*REQUIREMENT*:
Give back an exact copy of the lines from the start of the material through the line bearing "return [short, long_run]". Include both ends and nothing else.
— begin AVAILABLE DATA —
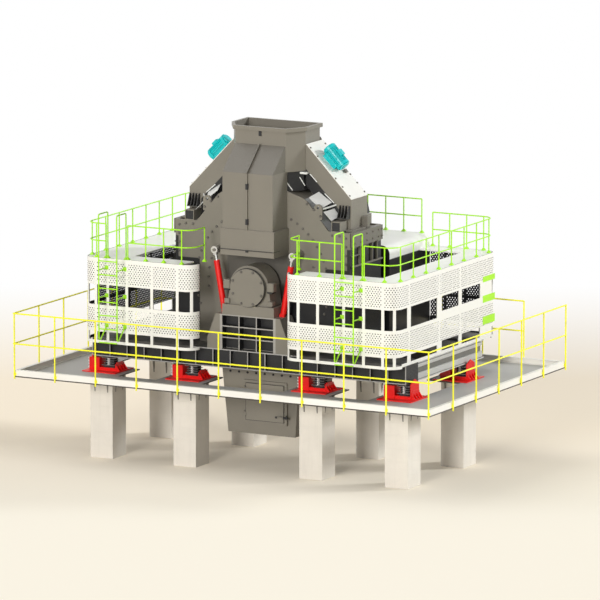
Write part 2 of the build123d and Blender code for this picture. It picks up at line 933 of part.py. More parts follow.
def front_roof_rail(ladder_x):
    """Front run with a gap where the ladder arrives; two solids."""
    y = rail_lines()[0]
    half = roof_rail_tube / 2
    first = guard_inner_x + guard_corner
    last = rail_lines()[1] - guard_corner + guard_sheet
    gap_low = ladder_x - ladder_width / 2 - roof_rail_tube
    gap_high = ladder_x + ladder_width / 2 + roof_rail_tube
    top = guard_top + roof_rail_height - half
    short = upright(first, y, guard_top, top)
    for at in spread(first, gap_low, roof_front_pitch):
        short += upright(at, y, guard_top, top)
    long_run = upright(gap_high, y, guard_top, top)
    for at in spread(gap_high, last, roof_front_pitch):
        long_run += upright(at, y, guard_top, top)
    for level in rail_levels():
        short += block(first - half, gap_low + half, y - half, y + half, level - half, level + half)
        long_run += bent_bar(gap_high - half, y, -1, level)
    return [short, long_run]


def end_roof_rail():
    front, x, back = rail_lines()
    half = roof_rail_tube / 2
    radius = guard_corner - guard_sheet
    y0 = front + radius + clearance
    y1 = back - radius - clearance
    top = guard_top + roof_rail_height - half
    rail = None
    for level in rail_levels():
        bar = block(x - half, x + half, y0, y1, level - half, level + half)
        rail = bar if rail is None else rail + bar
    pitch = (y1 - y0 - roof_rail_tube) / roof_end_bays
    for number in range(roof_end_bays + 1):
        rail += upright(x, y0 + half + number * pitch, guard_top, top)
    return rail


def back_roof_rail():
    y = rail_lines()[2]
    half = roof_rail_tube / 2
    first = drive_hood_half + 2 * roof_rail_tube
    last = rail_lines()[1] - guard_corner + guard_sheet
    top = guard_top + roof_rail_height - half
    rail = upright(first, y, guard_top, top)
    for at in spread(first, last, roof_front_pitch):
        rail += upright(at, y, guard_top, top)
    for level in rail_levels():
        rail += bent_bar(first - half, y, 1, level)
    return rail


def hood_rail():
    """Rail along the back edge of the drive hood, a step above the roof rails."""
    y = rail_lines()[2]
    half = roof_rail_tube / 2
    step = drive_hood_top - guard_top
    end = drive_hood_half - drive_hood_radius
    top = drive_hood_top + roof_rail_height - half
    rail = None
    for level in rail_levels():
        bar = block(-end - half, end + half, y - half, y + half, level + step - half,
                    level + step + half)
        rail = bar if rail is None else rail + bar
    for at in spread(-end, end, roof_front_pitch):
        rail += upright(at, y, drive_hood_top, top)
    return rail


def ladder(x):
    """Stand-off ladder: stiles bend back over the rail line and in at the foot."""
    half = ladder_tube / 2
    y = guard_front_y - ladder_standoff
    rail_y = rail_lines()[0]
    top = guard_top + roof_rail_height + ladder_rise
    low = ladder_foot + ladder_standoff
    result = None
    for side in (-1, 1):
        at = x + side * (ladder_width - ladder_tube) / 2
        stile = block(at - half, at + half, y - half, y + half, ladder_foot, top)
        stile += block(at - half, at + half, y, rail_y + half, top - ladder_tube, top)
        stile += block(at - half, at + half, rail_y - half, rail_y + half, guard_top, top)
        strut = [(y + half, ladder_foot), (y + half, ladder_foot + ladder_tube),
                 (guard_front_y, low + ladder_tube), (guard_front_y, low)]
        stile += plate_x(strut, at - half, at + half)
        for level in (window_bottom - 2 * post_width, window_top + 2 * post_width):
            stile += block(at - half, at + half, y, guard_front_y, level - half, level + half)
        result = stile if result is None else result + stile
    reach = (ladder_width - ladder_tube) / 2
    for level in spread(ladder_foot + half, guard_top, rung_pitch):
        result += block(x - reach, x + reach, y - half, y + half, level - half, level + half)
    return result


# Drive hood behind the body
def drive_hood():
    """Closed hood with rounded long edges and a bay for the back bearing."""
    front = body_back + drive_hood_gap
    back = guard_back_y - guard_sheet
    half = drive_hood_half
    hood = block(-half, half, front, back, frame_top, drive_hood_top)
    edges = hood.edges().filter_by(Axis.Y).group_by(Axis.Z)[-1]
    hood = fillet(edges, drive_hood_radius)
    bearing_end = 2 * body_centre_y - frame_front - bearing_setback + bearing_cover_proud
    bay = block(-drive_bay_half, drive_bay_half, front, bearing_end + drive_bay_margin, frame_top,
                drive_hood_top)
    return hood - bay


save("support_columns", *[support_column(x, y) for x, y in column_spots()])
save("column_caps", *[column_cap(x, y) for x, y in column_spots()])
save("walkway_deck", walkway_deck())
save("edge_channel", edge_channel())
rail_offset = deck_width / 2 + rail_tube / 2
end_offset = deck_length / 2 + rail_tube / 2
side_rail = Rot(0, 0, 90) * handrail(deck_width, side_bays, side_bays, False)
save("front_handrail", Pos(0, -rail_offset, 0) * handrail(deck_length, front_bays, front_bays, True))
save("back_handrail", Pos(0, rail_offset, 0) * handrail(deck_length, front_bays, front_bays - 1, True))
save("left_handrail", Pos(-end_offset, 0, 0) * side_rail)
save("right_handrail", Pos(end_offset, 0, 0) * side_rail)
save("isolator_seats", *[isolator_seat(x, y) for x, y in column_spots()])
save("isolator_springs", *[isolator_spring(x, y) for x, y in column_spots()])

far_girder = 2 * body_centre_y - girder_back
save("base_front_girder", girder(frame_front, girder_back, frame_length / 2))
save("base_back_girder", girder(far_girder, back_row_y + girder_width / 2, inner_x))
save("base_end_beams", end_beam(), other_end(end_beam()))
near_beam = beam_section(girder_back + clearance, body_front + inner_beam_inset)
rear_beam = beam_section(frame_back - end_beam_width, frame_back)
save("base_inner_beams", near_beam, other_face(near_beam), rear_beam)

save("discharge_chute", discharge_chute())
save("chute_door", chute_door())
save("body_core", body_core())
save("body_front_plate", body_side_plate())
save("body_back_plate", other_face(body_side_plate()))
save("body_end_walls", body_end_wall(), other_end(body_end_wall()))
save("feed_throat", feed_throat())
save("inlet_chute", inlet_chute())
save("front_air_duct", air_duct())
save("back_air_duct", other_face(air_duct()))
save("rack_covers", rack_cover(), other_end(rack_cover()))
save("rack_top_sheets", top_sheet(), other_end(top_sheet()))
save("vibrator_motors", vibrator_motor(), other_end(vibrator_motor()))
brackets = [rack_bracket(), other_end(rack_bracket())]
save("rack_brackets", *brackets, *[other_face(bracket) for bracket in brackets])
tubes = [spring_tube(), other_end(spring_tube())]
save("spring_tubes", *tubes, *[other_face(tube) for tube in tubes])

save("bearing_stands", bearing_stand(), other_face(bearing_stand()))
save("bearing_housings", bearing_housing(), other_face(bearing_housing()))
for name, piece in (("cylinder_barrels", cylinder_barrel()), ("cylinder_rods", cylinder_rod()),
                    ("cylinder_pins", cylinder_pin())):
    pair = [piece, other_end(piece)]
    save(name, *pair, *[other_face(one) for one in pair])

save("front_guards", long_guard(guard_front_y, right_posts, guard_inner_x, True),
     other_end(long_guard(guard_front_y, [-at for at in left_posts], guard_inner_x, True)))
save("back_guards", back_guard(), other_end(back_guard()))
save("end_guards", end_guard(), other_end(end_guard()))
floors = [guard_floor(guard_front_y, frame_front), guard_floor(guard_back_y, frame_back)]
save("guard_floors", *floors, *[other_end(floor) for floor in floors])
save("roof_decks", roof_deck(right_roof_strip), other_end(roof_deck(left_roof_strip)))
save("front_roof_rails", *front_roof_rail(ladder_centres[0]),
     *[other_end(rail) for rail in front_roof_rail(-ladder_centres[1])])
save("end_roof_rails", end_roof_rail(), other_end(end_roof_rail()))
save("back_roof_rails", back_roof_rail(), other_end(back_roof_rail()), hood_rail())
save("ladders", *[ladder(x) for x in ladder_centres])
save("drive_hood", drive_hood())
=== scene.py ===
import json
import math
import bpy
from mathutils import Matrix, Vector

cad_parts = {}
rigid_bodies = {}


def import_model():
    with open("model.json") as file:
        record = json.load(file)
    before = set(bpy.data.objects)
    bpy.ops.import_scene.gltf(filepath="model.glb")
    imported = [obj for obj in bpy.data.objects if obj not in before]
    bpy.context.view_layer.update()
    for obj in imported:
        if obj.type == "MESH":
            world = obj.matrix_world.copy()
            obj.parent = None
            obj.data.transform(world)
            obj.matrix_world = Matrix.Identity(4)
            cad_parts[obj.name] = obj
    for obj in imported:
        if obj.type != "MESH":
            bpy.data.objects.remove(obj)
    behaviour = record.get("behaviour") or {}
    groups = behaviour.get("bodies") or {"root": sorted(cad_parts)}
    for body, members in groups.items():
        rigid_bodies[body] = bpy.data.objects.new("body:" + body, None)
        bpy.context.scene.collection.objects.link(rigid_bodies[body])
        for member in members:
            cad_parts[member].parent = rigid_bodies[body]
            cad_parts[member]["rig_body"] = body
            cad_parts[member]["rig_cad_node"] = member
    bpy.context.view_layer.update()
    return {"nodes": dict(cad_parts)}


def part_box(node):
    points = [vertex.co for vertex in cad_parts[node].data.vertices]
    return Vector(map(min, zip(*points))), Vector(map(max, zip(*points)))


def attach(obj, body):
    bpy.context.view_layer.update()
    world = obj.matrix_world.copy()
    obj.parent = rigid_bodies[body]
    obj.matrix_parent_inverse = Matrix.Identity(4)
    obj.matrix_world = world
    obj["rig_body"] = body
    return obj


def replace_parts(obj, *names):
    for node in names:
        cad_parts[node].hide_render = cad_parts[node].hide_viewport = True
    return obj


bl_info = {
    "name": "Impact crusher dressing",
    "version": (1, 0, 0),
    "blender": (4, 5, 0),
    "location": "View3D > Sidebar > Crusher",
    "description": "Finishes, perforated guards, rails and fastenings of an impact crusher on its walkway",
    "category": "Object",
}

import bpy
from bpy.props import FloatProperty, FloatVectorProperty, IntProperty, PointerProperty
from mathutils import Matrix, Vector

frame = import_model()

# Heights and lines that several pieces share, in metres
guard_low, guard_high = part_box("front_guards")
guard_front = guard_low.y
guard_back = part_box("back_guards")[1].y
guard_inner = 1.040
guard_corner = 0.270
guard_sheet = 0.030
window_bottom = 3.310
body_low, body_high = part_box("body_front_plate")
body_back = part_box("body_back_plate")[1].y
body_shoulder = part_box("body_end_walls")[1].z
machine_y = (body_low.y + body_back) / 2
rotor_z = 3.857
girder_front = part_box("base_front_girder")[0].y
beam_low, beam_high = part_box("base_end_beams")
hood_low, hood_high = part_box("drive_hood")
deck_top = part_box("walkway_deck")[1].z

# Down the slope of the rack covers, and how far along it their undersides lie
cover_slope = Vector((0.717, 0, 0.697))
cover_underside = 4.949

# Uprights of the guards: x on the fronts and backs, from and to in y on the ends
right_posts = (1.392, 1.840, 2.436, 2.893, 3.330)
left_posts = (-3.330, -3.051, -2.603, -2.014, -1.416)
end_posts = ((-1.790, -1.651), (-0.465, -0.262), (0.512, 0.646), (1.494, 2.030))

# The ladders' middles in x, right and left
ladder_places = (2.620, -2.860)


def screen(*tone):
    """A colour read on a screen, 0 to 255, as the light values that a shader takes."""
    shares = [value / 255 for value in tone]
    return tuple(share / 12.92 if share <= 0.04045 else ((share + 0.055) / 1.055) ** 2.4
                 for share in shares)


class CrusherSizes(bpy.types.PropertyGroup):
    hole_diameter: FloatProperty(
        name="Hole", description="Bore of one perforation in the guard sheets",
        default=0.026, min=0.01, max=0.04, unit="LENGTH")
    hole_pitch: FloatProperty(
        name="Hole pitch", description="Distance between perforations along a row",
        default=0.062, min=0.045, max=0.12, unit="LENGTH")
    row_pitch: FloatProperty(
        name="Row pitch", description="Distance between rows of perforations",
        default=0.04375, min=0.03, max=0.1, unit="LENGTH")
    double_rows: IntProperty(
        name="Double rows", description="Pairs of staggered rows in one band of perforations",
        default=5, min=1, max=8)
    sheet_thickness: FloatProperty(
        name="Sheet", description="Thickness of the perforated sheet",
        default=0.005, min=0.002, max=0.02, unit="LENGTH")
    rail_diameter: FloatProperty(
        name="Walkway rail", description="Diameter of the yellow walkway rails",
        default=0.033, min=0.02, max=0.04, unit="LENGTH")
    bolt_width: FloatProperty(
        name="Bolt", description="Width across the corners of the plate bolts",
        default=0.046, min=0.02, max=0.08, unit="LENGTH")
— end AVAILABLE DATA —
*WORKED SOLUTION*:
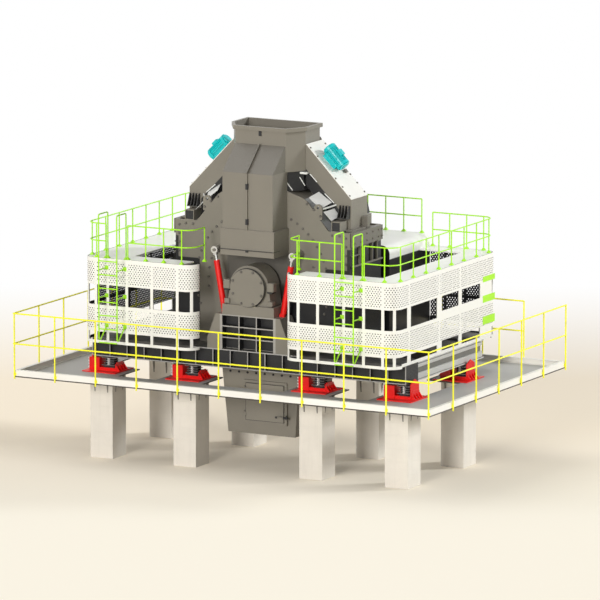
Write part 2 of the build123d and Blender code for this picture. It picks up at line 933 of part.py. More parts follow.
def front_roof_rail(ladder_x):
    """Front run with a gap where the ladder arrives; two solids."""
    y = rail_lines()[0]
    half = roof_rail_tube / 2
    first = guard_inner_x + guard_corner
    last = rail_lines()[1] - guard_corner + guard_sheet
    gap_low = ladder_x - ladder_width / 2 - roof_rail_tube
    gap_high = ladder_x + ladder_width / 2 + roof_rail_tube
    top = guard_top + roof_rail_height - half
    short = upright(first, y, guard_top, top)
    for at in spread(first, gap_low, roof_front_pitch):
        short += upright(at, y, guard_top, top)
    long_run = upright(gap_high, y, guard_top, top)
    for at in spread(gap_high, last, roof_front_pitch):
        long_run += upright(at, y, guard_top, top)
    for level in rail_levels():
        short += block(first - half, gap_low + half, y - half, y + half, level - half, level + half)
        long_run += bent_bar(gap_high - half, y, -1, level)
    return [short, long_run]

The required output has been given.